Whilst roaming through the corridors of government buildings, one often encounters stacks of paper, old copy machines and rather depressed staff sorting through piles of reports, petitions, legal texts and other bureaucratic texts. The European Union is a well-known example of just how inefficient bureaucracy can get. Every month around 2,500 boxes are transported by five trucks between the EU’s parliaments permanent base in Brussels and its official home in Strasbourg. The estimated annual cost of moving the parliament between the two cities is about 285 million USD. Now, I will not go into the details of why this move is or is not necessary (if you are a EU citizen, you would probably then question the sanity of your representatives). I just want to point out that inefficiencies in governments are costing the taxpayer millions every year. Now, how do we solve this?

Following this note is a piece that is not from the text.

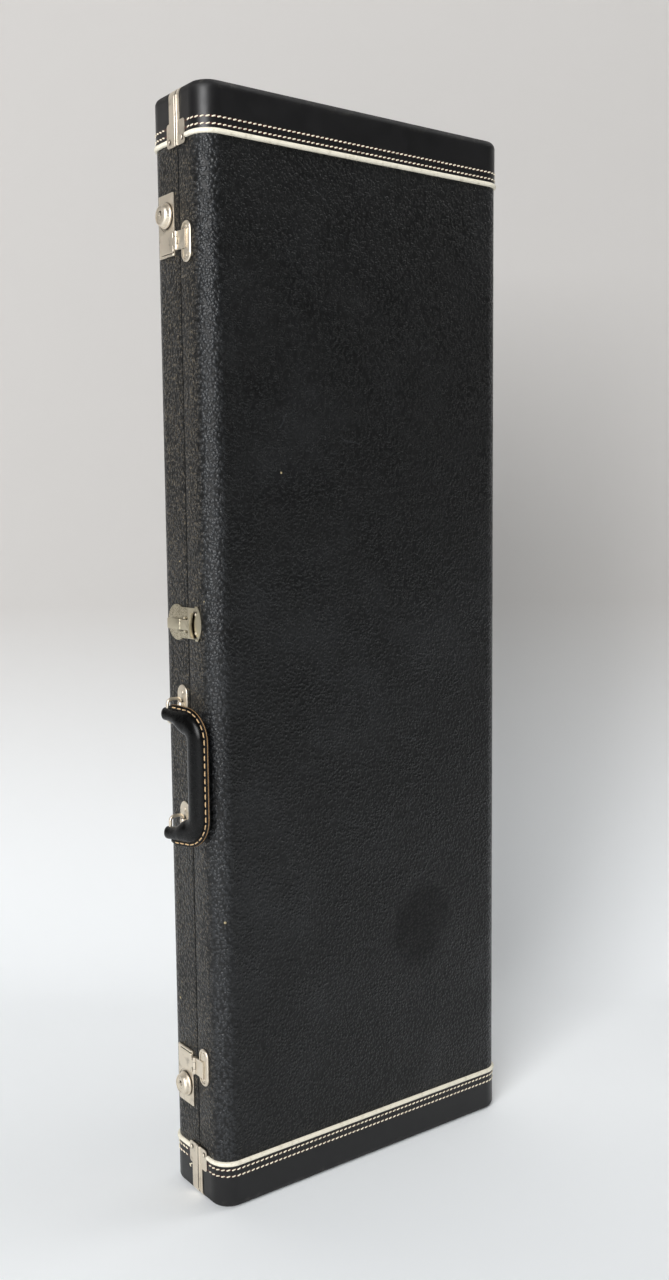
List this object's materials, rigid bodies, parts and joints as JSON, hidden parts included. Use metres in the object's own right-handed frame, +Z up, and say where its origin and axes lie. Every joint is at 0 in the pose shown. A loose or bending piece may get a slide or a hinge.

Estonia, a country not larger than the Netherlands with about 1.3 million inhabitants, is renowned to have one of the most efficient governments in the world. They managed by going digital. Citizens can vote online, apply for social security online and chat with their local tax office. Furthermore, all citizens receive a unique digital signature to sign off all official paperwork with the government. Today, all departments must accept digitally signed documents. Imagine how much time that saves, if you can just send your passport application instead of waiting in line to do nothing more than physically hand a document to an official. Or, in the case of the EU, that would be 2,500 boxes less to transport. That sounds feasible right? Well, as you can imagine, there are also potential concerns.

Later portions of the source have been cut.